The time and effort expended in the fight against so-called ‘gay marriage’ (which I consider to be an oxymoronic phrase) could be so much better and more effectively spent strengthening marriages within the Body of Christ. The best argument is often a good example. Jesus said that when He told us to let our light shine among men so they could see our good works and glorify God. How brightly is our light shining when men sneak into their mancaves to scope out naked babes on the Web? Can anyone read by the light emitted when husbands demean their wives openly and publicly? Is there any luminescence generated by someone imposing their own selfish wishes, desires, and demands on their partner? When someone is sleeping with someone to whom they’re not married? When someone fantasizes about escaping with a TV or movie star while ignoring the one they’ve pledged their love to, sitting next to them, starving for even a morsel of affection? The list goes on. And I haven’t even mentioned abusive relationships, overwork, abandonment—both physical and psychological, and just plain old mean-spiritedness. Is it any wonder when proponents of same-sex marriages say they are not desecrating marriage? Friends, we don’t have to worry about homosexuals devaluing marriage: we’ve done a pretty good job of that all by ourselves.
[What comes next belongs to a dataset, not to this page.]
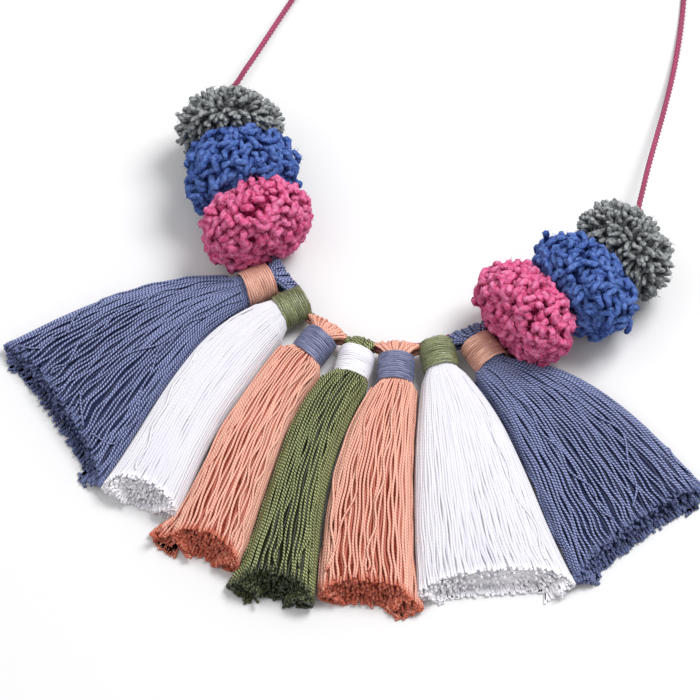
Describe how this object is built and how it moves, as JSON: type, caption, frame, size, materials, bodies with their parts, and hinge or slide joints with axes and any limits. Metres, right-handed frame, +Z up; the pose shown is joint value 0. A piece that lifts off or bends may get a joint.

Please, please, please…go to your husband or wife now. Tell them you’re sorry for the way you’ve made them feel, for the things you’ve done to hurt or devalue them. Whether you had a fight today, or you’ve been estranged for a while, it’s still worth saving. There’s still time. Don’t throw away what God built. The best defense of marriage is a strong marriage. Strong enough to withstand catastrophe, strong enough to endure storms, strong enough to make it through whatever you or I can do to destroy it. A cord of three strands is not easily broken, Ecclesiastes tells us. Invite Jesus into your marriage. Let Him be the third strand. Become involved with other couples, and keep each other accountable to the vows you’ve made to God and to your spouse. Once we’ve strengthened and saved the crumbling marriages in our homes, our churches, our families, our communities,…..THEN we might have some ground on which to stand against any encroachment on God’s plan for marriage.

Now, if you’ll excuse me, I need to go and beg my wife’s forgiveness.